Challenge ▸ Identify every line containing the word "joints" and reproduce each one.

Data for this exercise ▸
++++++++++
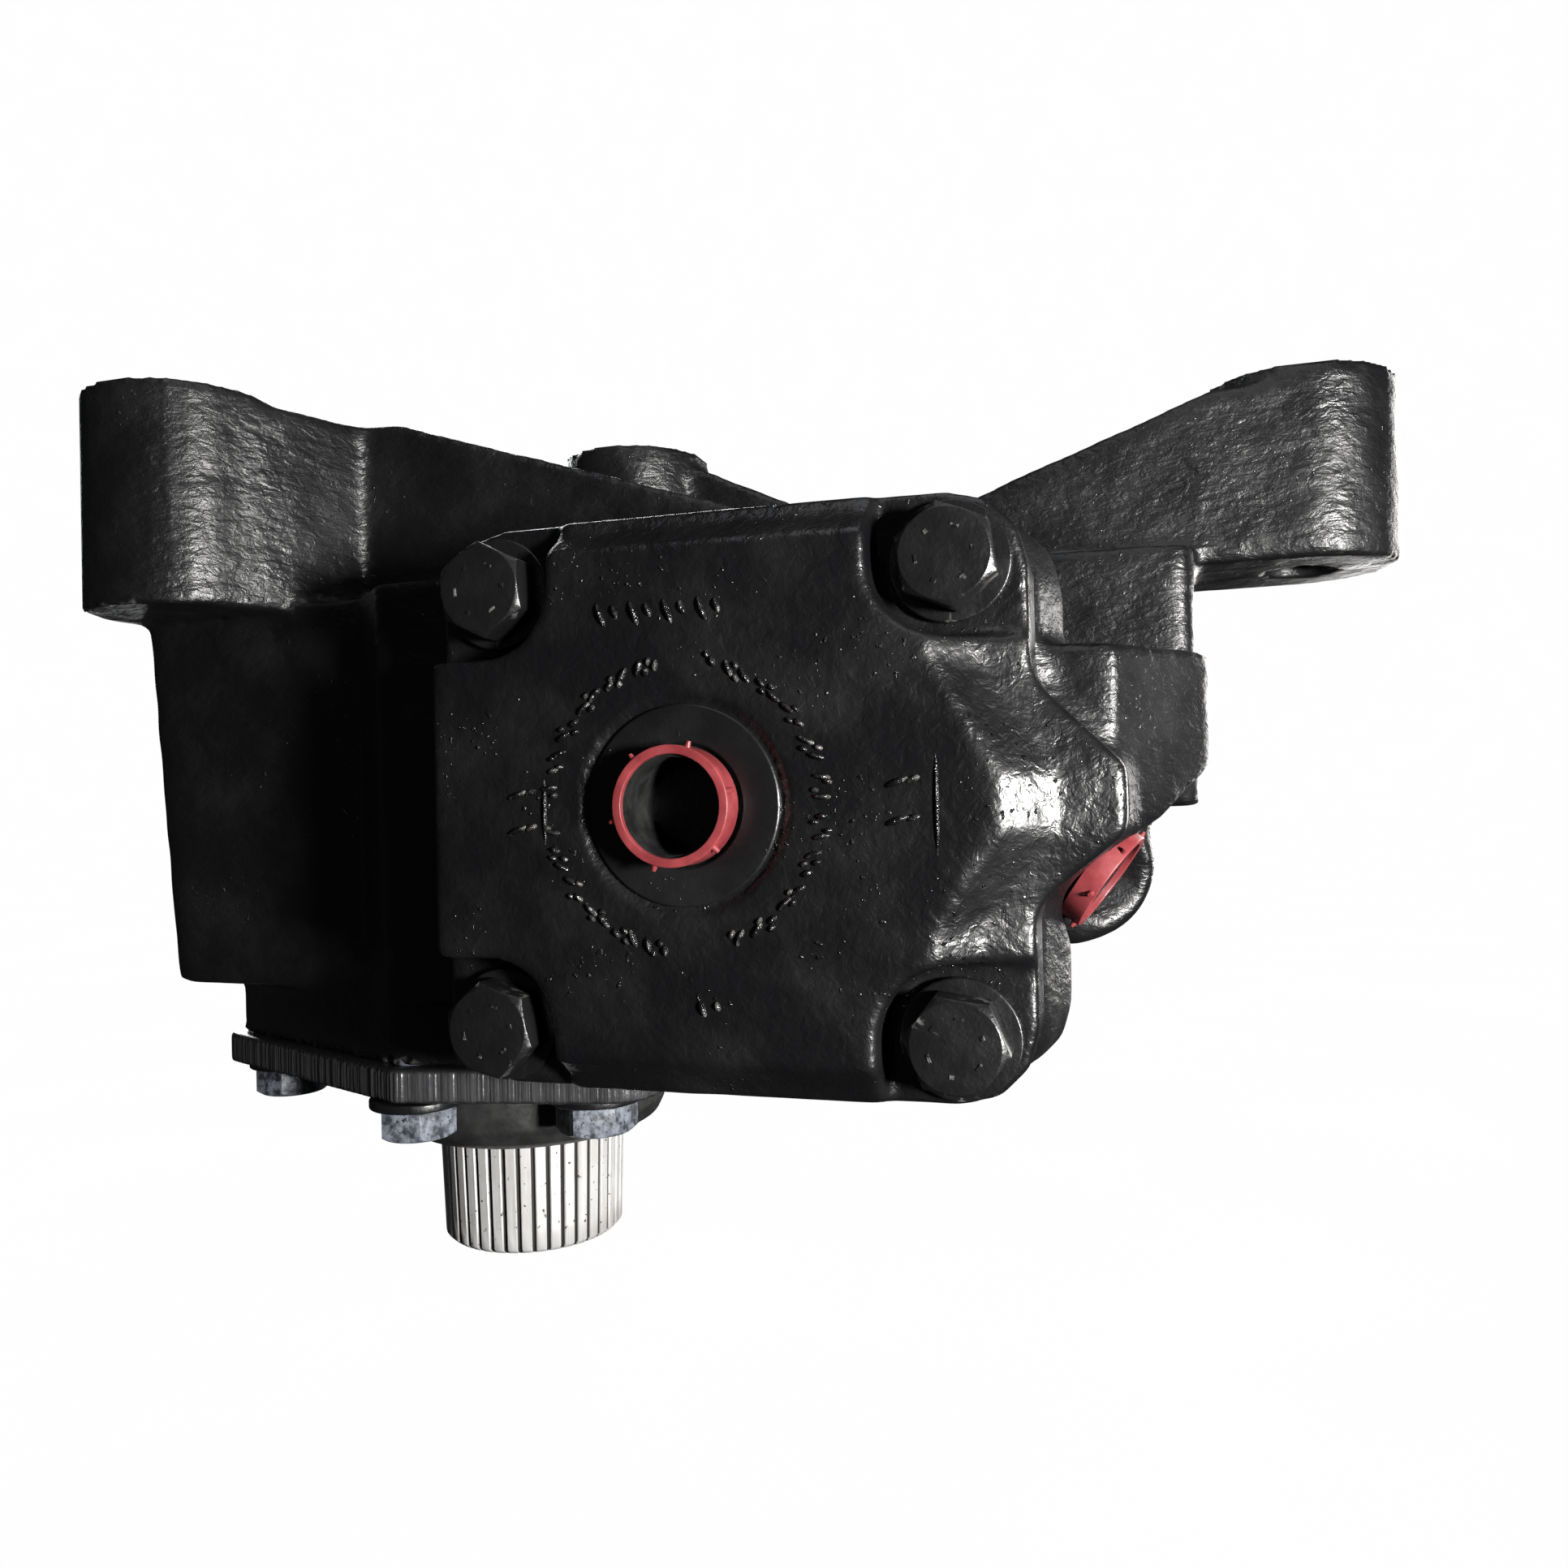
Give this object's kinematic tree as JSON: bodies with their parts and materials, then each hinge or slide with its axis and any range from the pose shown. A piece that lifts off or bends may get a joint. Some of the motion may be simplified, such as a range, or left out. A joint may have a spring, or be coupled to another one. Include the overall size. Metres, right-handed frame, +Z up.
{
  "type": "integral hydraulic power steering gear",
  "caption": "Truck power steering gear: bored cast housing on mounting arms, bolted cylinder head with oil port, splined output shaft below and input shaft behind.",
  "frame": {"origin": "in the plane of the three mounting pads, at the middle of the three bosses", "axes": "+Z up through the mounting pads, away from the output shaft's end; +Y along the piston bore from the cylinder head towards the input shaft; +X to the right seen from the cylinder head"},
  "size_m": [0.4, 0.32, 0.271],
  "materials": {
    "black_casting": "gloss black paint over rough casting",
    "black_fastener": "gloss black paint over forged steel",
    "machined_steel": "machined and oiled",
    "bearing_steel": "ground",
    "black_rubber": "moulded",
    "red_plastic": "moulded, semi-matt",
    "gasket_sheet": "sheet"
  },
  "bodies": {
    "case": {"housing": "black_casting", "cylinder_head": "black_casting", "output_flange": "black_casting", "bearing_cap": "black_casting", "head_gasket": "gasket_sheet", "adjuster_nut": "machined_steel", "adjuster_screw": "machined_steel", "head_bolt_1": "black_fastener", "head_bolt_2": "black_fastener", "head_bolt_3": "black_fastener", "head_bolt_4": "black_fastener", "head_washer_1": "black_fastener", "head_washer_2": "black_fastener", "head_washer_3": "black_fastener", "head_washer_4": "black_fastener", "flange_bolt_1": "black_fastener", "flange_bolt_2": "black_fastener", "flange_bolt_3": "black_fastener", "flange_bolt_4": "black_fastener", "flange_bolt_5": "black_fastener", "flange_bolt_6": "black_fastener", "flange_washer_1": "black_fastener", "flange_washer_2": "black_fastener", "flange_washer_3": "black_fastener", "flange_washer_4": "black_fastener", "flange_washer_5": "black_fastener", "flange_washer_6": "black_fastener", "cap_bolt_1": "black_fastener", "cap_bolt_2": "black_fastener", "cap_bolt_3": "black_fastener", "cap_bolt_4": "black_fastener", "cap_washer_1": "black_fastener", "cap_washer_2": "black_fastener", "cap_washer_3": "black_fastener", "cap_washer_4": "black_fastener", "head_port_plug": "red_plastic", "side_port_plug": "red_plastic", "return_port_plug": "red_plastic", "output_bearing_lower": "bearing_steel", "output_bearing_upper": "bearing_steel", "output_oil_seal": "black_rubber", "output_dust_boot": "black_rubber", "thrust_bearing_front": "bearing_steel", "thrust_bearing_rear": "bearing_steel", "input_oil_seal": "black_rubber", "input_dust_seal": "black_rubber"},
    "output": {"sector_shaft": "machined_steel"},
    "piston": {"rack_piston": "machined_steel", "piston_ring": "bearing_steel", "ball_train": "bearing_steel"},
    "input": {"worm_shaft": "machined_steel", "input_shaft": "machined_steel", "torsion_bar": "machined_steel", "valve_sleeve": "machined_steel"}
  },
  "joints": [
    {"name": "piston_slide", "type": "slide", "parent": "case", "child": "piston", "axis": [0, 1, 0], "range_m": [-0.039, 0.039]},
    {"name": "output_swing", "type": "hinge", "parent": "case", "child": "output", "pos_m": [-0.0623, -0.015, -0.129], "axis": [0, 0, 1], "range_deg": [-38, 38]},
    {"name": "input_turn", "type": "hinge", "parent": "case", "child": "input", "pos_m": [0.04, 0.1475, -0.129], "axis": [0, 1, 0], "range_deg": [-878, 878]}
  ],
  "couplings": [
    {"joint": "output_swing", "follows": "piston_slide", "rad_per_m": 16.949},
    {"joint": "input_turn", "follows": "piston_slide", "rad_per_m": -392.7}
  ]
}
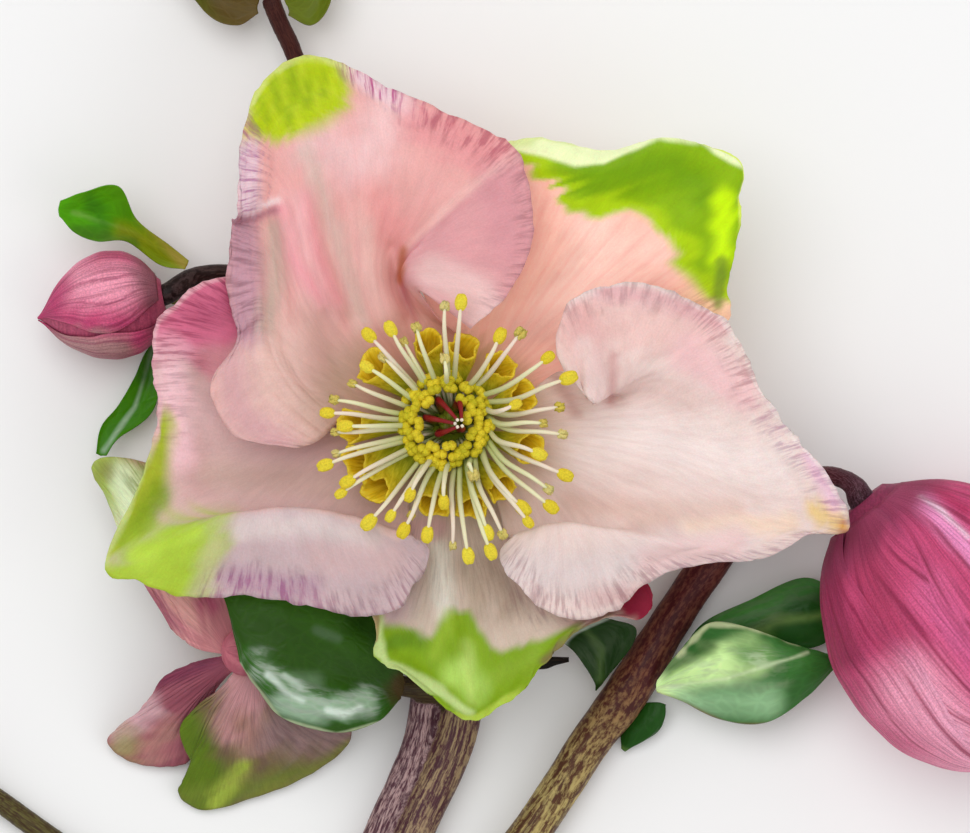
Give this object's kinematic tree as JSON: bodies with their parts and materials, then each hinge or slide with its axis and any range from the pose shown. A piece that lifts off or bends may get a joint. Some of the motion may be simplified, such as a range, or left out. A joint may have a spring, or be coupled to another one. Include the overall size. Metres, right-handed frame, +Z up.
{
  "type": "hellebore flowering stem",
  "caption": "Cut hellebore stem lying on a surface, with an open flower facing up, a side flower facing down, nodding buds and leafy bracts on forked stalks.",
  "frame": {"origin": "middle of the small flat spot under the stem, straight below the open flower's centre, on the surface that the stem lies on", "axes": "+Z up from the surface, towards the side that the open flower faces; -Y towards the stem's cut end; +X to the right as seen with the cut end nearest"},
  "size_m": [0.1349, 0.157, 0.0268],
  "materials": {
    "sepal": "fresh petal-like sepal, cream to pale pink with a pink rim and green tips, satin",
    "side_sepal": "outside of a sepal, dusky pink with olive green towards the point, satin",
    "bud": "magenta pink bud with dark veins and a pale bloom, satin",
    "nectary": "yellow-green nectary cup, slightly glossy",
    "anther": "yellow pollen on pale filaments, matte",
    "style": "dark red styles with white stigmas",
    "bract": "leathery dark green leaf with paler veins, semi-gloss",
    "dry_bract": "withered, almost black, matte",
    "stem": "fleshy stem, purple-brown mottled with olive and cream flecks"
  },
  "bodies": {
    "root": {"sepal_top_left": "sepal", "sepal_top_right": "sepal", "sepal_right": "sepal", "sepal_bottom": "sepal", "sepal_left": "sepal", "nectaries": "nectary", "stamens": "anther", "side_flower_centre": "anther", "carpels": "style", "side_sepal_up_left": "side_sepal", "side_sepal_left": "side_sepal", "side_sepal_down": "side_sepal", "side_sepal_right": "side_sepal", "side_sepal_up": "side_sepal", "bud_right": "bud", "bud_left": "bud", "bud_top": "bud", "bud_low": "bud", "bract_centre": "bract", "bract_right_front": "bract", "bract_right_back": "bract", "bract_right_left": "bract", "bract_right_low": "bract", "bract_left_upper": "bract", "bract_left_small": "bract", "bract_left_lower": "bract", "bract_top_left": "bract", "bract_top_right": "bract", "bract_low": "bract", "bract_dry": "dry_bract", "stem": "stem"}
  },
  "joints": []
}
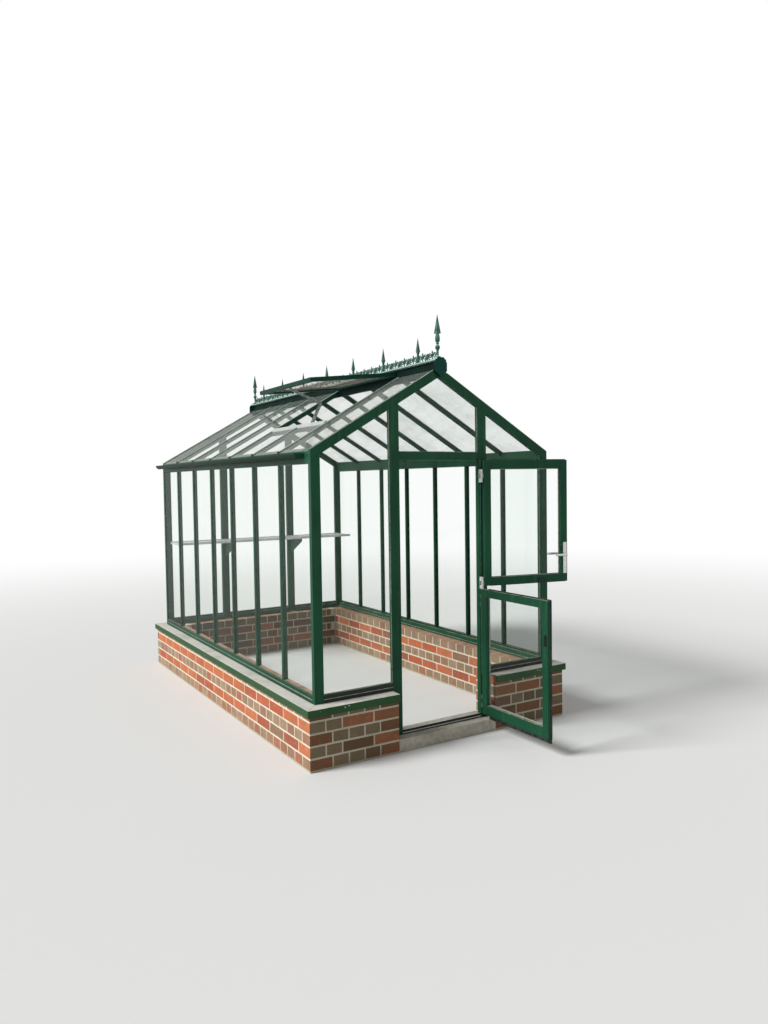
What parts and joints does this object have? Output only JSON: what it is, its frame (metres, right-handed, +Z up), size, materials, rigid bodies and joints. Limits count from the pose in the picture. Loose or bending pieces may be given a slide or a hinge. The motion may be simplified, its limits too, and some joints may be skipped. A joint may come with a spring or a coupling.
{
  "type": "glass greenhouse",
  "caption": "Apex-roofed glass greenhouse on a brick plinth, with a two-leaf stable door, ridge cresting, finials and an open roof vent.",
  "frame": {"origin": "middle of the bounding box at ground level, the open lower door leaf included", "axes": "+Z up, +Y along the ridge from the door gable to the back gable, +X to the right seen from the door"},
  "size_m": [2.322, 4.456, 3.1513],
  "materials": {
    "brick": "fired clay brick laid in English bond with pale mortar",
    "concrete": "cast concrete, weathered",
    "coping": "dark green paint, weathered pale on top",
    "green_paint": "moss green powder coat, satin",
    "cast_green": "cast and painted moss green",
    "glass": "clear float glass",
    "bare_aluminium": "mill finish, dulled",
    "hinge_metal": "light grey coat",
    "handle_metal": "satin",
    "latch_plastic": "black",
    "seal_rubber": "black strip, dusty"
  },
  "bodies": {
    "house": {"plinth_left": "brick", "plinth_right": "brick", "plinth_back": "brick", "plinth_front": "brick", "door_step": "concrete", "coping": "coping", "base_rails_sides": "green_paint", "base_rails_gables": "green_paint", "corner_posts": "green_paint", "door_posts": "green_paint", "back_mullions": "green_paint", "door_transom": "green_paint", "gable_rafters": "green_paint", "eave_beams": "green_paint", "gutters": "green_paint", "ridge_beam": "green_paint", "wall_bars": "green_paint", "roof_bars": "green_paint", "vent_frame": "green_paint", "ridge_cresting": "cast_green", "finials": "cast_green", "wall_glass": "glass", "roof_glass": "glass", "front_gable_glass": "glass", "back_gable_glass": "glass", "vent_glass": "glass", "door_sill": "bare_aluminium", "vent_sill_bar": "bare_aluminium", "vent_opener": "bare_aluminium", "back_shelf": "bare_aluminium", "shelf_brackets": "bare_aluminium", "post_hinges": "hinge_metal"},
    "upper_leaf": {"upper_leaf_frame": "green_paint", "upper_leaf_glass": "glass", "upper_leaf_seals": "seal_rubber", "upper_leaf_hinges": "hinge_metal", "upper_leaf_bolt": "latch_plastic", "handle_plates": "handle_metal"},
    "lever": {"lever_handles": "handle_metal"},
    "lower_leaf": {"lower_leaf_frame": "green_paint", "lower_leaf_glass": "glass", "lower_leaf_seals": "seal_rubber", "lower_leaf_hinges": "hinge_metal", "lower_latch": "latch_plastic"}
  },
  "joints": [
    {"name": "upper_leaf_hinge", "type": "hinge", "parent": "house", "child": "upper_leaf", "pos_m": [0.365, -1.497, 1.6], "axis": [0, 0, 1], "range_deg": [-167, 8]},
    {"name": "lower_leaf_hinge", "type": "hinge", "parent": "house", "child": "lower_leaf", "pos_m": [0.365, -1.497, 0.6], "axis": [0, 0, 1], "range_deg": [-90, 30]},
    {"name": "lever_turn", "type": "hinge", "parent": "upper_leaf", "child": "lever", "pos_m": [1.04811, -1.65881, 1.332], "axis": [-0.225, -0.9744, 0], "range_deg": [0, 45], "stiffness_Nm_per_rad": 1.5, "springref_deg": -28.65}
  ]
}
++++++++++
Task answer ▸
  "joints": [
  "joints": []
What parts and joints does this object have? Output only JSON: what it is, its frame (metres, right-handed, +Z up), size, materials, rigid bodies and joints. Limits count from the pose in the picture. Loose or bending pieces may be given a slide or a hinge. The motion may be simplified, its limits too, and some joints may be skipped. A joint may come with a spring or a coupling.
  "joints": [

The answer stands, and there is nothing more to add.